I remember straight 3638 being a lot fruitier, this mix though is very nice. Still tart and refreshing. None of the shofferhoffer like in you face bland banana. Subtler clove, what might be described as plum and maybe bubblegum (I don't know bubblegum well enough to taste it definitively).
As my barman buddy described it, it's quite clean but has this nice taste. You could put down a few and not get sick of the taste.
45 minute motueka hopping for a very very light bitterness, prolly ~20 IBU. Definitely likes high carb. Keeps a 5-10mm ish head all the way with light lacing.

Btw, from your pics, great colour, a little out of style but that's the melanoidin I suppose. Give real weizen yeast a try. I love 3638 because I love schneider Weiss. And franziskaner Weiss hell. Get a couple of different wheat beers from the shops and try, they all have a slightly different yeast profile. I think I picked up on the 3638 from Les the Weissguy's recipe on the recipe DB.

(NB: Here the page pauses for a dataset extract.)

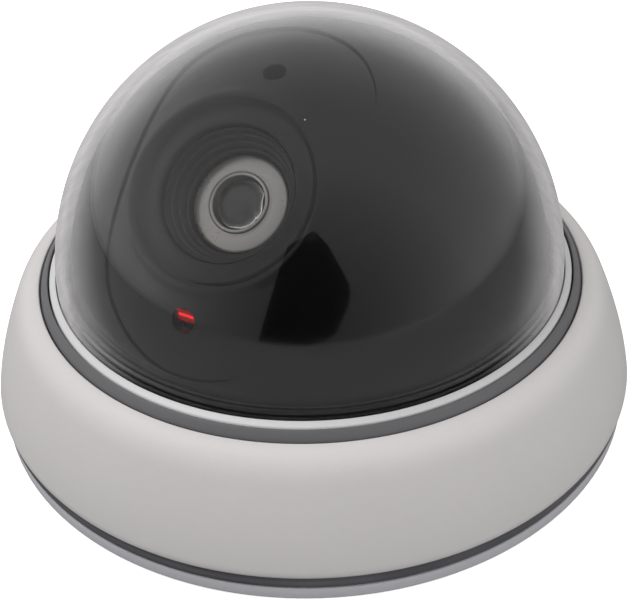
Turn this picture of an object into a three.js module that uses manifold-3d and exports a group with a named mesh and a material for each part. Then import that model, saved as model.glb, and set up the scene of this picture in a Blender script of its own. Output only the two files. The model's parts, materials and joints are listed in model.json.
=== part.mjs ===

That sounds like a good beer to try. I need to get my hands on some wyeast next time because I think that will really be the deciding factor for me. I wouldn't have minded upping the IBU for my batch, but I'm not sure how much that would have taken away from the flavour itself. The aftertaste it leaves in your mouth is just amazing.

Yeah, I really liked the colour it came out at, and as you said, it was the melanoidin that gave it that darker colour (a little more towards the higher side for the Weizen/Weissbier). The head stays all the way til the last mouthful as well, but that could also be due to the headmaster glass since I haven't tried it in any others yet.

Are there any beers in particular that you would suggest? I'm not sure how lucky I will be getting my hands on them where I live, but I may be able to get some from Adelaide sometime soon. I would love something to taste test so I can get an idea of what I might like to try next.